Full details of the Lowdham Book Festival programme can be found at http://www.lowdhambookfestival.co.uk/

I say:
Come along! Say hello! You know you want to!

Saturday, 23 January 2010

Today's the day . . .


that 'The Dawning' is officially released!!!

Saturday, 16 January 2010

Nik's Blog

The lovely Nik Perring has interviewed me (already!) about 'The Dawning'. Please visit his blog if you'd like to find out more ...

Friday, 15 January 2010

Early Release!

A message from my wonderful publisher, Weathervane:

Megan Taylor's terrific second novel 'The Dawning' is published by Weathervane Press on January 23rd, but there's no need to wait - you can order from the Book Shop at www.weathervanepress.co.uk and get free uk delivery right now.

'The Dawning' is a tense domestic thriller set in a wintry Peak District on New Year's Eve - a time for celebration, but for each member of the fragmenting Haywood family this night could mark the end. 'The Dawning' explores the danger that can arise even at the heart of a family, over the course of one dark night.

Megan will read from and talk about 'The Dawning' to members of Nottingham Writers' Studio on January 21st. For more details and information on NWS see www.nottinghamwritersstudio.co.uk

Saturday, 9 January 2010

The Dawning of 'The Dawning'


There are only two weeks to go until ‘The Dawning’ is released!
I can’t believe it will be happening so soon, although (before the workshops and the revising, the submitting and the waiting) the ideas behind my new novel actually arrived almost three years ago . . .

(I think it might be flashback time - imagine several atmospheric piano notes and perhaps the edges of your screen rippling into dreamy soft-focus)

‘The Dawning’ began in the car with my family, driving back from a day out in the Peak District. It had been a good day, as they still are, although we’d been walking through woodland instead of along one of the Edges as we often did, back then. My daughter, who was five at the time, had been happy hunting for fairies and the freakiest looking mushrooms. My son had, as usual, fallen ‘accidentally’ into a stream. Their dad was at the wheel and I was half-dozing, tired and happy, full of a pub roast and two large, leisurely glasses of dry white wine. Along with the sounds of the kids chatting in the back and the tarmac murmuring beneath us, Regina Spektor was singing from the stereo in her dark and joyful, playful way.

It was getting late. Outside, beyond the road and fields, the trees were black against the sky. I closed my eyes, thinking vaguely about the day we’d had and how I’d come to love the Peak District, and about going home, all sorts of home . . . I thought about our move to Nottingham, and the old London flat I’d left behind . . .
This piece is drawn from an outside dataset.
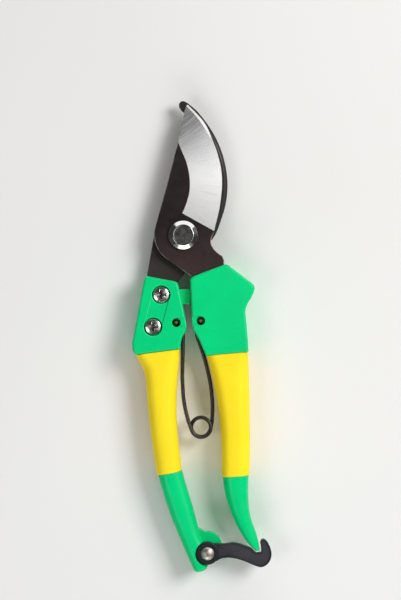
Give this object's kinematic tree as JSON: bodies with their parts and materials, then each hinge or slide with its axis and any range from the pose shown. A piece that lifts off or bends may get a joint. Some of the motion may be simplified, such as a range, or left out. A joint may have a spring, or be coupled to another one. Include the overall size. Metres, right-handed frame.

And then, as if out of nowhere, I was picturing a large, stone house with long, gold windows. I saw a back door opening, releasing more gold light and a figure emerging - a small, shadowed figure in a hood. He stood for a moment on the sloping step, gazing out into the dusk.

That image, that boy, would stay with me, although I was already drifting, resurfacing, and thinking simply about twilight – about the day folding in and the night rising. About that feeling that you get sometimes, of going under . . . I thought about one, long night in the middle of winter. A night of secrets, and of endings. I thought about New Year’s Eve.

I opened my eyes, suddenly excited. And all over again, I saw the beauty of those trees.



Far too early the next morning, I crept out of bed while the rest of the house went on sleeping. Throughout the night I’d been unable to shake free those images. It was still dark outside when I started to write what was to become my second novel, ‘The Dawning.’

Friday, 4 December 2009

Sneak Preview


: )


And last night, I read a pre-launch extract at Nottingham Writers' Studio, alongside Steven Wilcoxson, who was promoting his fascinating debut, 'Make Less Strangers'. Everyone was hugely lovely and supportive. It was a really fun night.

And during the next couple of weeks, I'll be sent my final proofs. And we have a tentative launch date - 23rd January 2010 (which happens to be the day before my birthday)!

And it is nearly Christmas!!

I'm so happy I think my head might actually fall off.